Chapter Three: Prospects and Recommendations for the Future

Invest in information quality

"[Each] field tends to be very closed in the way it deals with data and because of privacy concerns and a lot of other thingss there's no standardization. And that's a critical vulnerability for the country. The lack of a history and culture of data sharing . . . is going to be a tough nut for the country to crack."

During the WTC crisis, data issues (such as quality, access, use, sharing, security, standards) far outweighed technology problems, and they were (and remain) harder to solve. Data about all physical and social aspects of society are collected and used by myriad public and private organizations. But most of this information is captive within individual programs and held closely within organizational boundaries. It is captured and organized in program-specific ways using different, sometimes idiosyncratic, definitions, formats, and rules. Overall, government needs a high-level overview and understanding of the information needs of various domains. But it lacks even a rudimentary inventory of data sources that would at least reveal overlaps and gaps in needed knowledge. We are still very far from fulfilling the often-repeated need to agree on data standards, quality controls, and information sharing protocols that reflect the idea of a broad national information infrastructure in which data from one place or organization meshes with and complements, rather than conflicts with or duplicates, data from others. Standards for data elements and presentation formats, quality controls, analytical tools, and meta data were often cited as the necessary, but often missing, underpinnings of shared and flexible data resources.

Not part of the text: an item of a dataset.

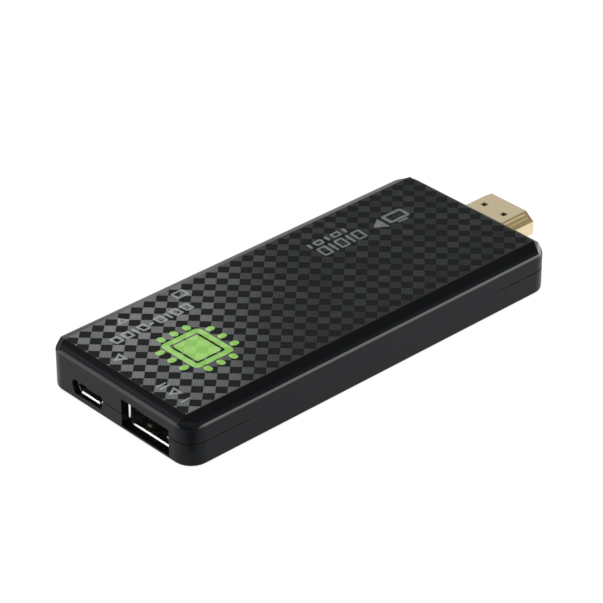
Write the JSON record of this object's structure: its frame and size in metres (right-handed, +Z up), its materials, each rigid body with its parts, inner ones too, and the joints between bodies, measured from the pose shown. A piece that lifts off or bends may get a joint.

The potential benefit of a shared data infrastructure is best illustrated by the pivotal role played by geo-spatial analysis in the response and recovery efforts. The effectiveness of this effort rested on years of development in terms of working relationships, data standards, information sharing agreements, operational adjustments, and trust building involving scores of organizations both inside and outside government. Despite the obvious successes, however, interviewees often noted how poorly we understand the physical infrastructures that underlie our quality of life and the ways in which they are interconnected and vulnerable to cascading failure. These infrastructures cannot be built, maintained, or protected without a more explicit understanding of their detailed condition, overlapping features, and change over time. These needs call for better understanding and ongoing investments in spatial data development and analysis programs to support municipal, metropolitan, regional and wider purposes. Respondents often referred to the possibilities of making similar investments in the data resources that support public health reporting, environmental monitoring, human services, telecommunications, and other areas.